The best aspect of the armistice storyline is how it visually highlights the differences between life for Erzberger and the soldiers at the front. Erzberger travels on a luxury train, with fresh fruit, beautiful carpets and curtains, a soft bed, and even slippers. These are likely all period accurate, but the gorgeous detail of the production design really brings these sumptuous amenities to the fore.
Of course, these images wouldn’t be so striking if they weren’t so harshly contrasted with life on the front where barbed wire and mud are ubiquitous. Production designers Christian M. Goldbeck and Milena Koubová make the front seem endless through the long trenches lined with wet logs and thick clay-like mud. It’s a horrible vision, but one that’s true to history, making the audience reckon with the conditions soldiers lived in throughout the war.

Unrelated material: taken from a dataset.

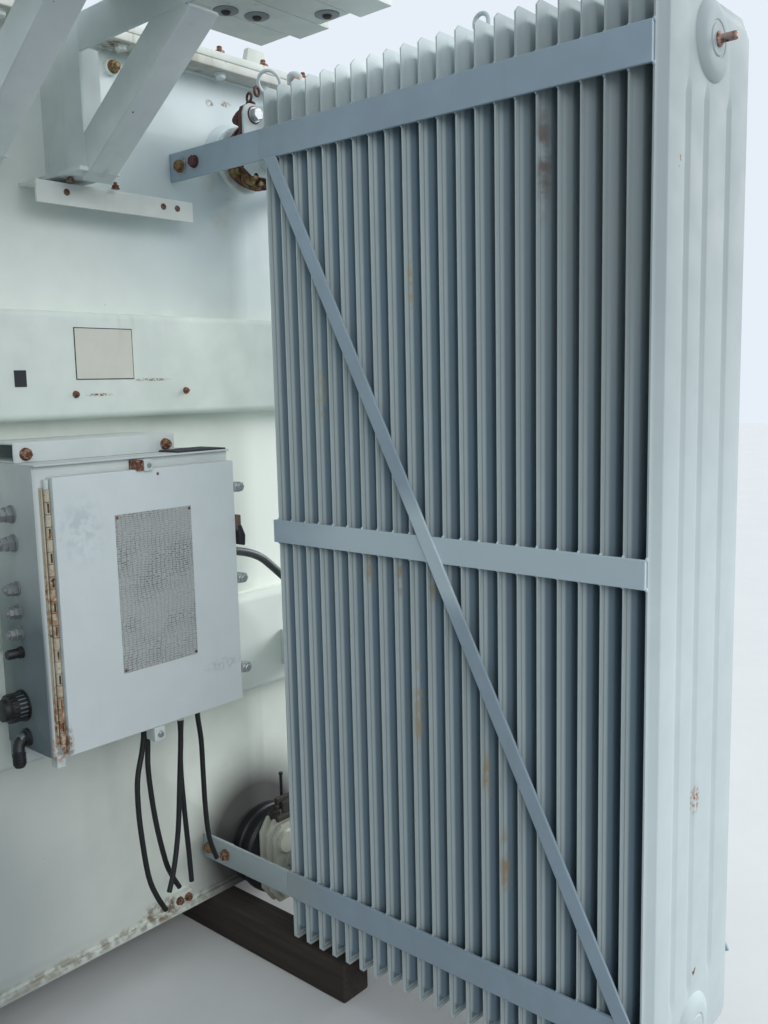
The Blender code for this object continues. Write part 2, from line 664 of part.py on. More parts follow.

Even General Friedrichs, who isn’t too far from the front, lives a completely different life than the soldiers, he has a roof over his head and well-cooked meals every night. The building where he stays during the film isn’t nearly as beautiful or expensive-looking as the train on which Erzberger arrives, but it’s still strikingly different from what the soldiers on the ground are living with.
Production design rarely is one of the most outstanding things about a movie, but “All Quiet on the Western Front” uses its various settings to really draw attention to the different lives of those involved with the war.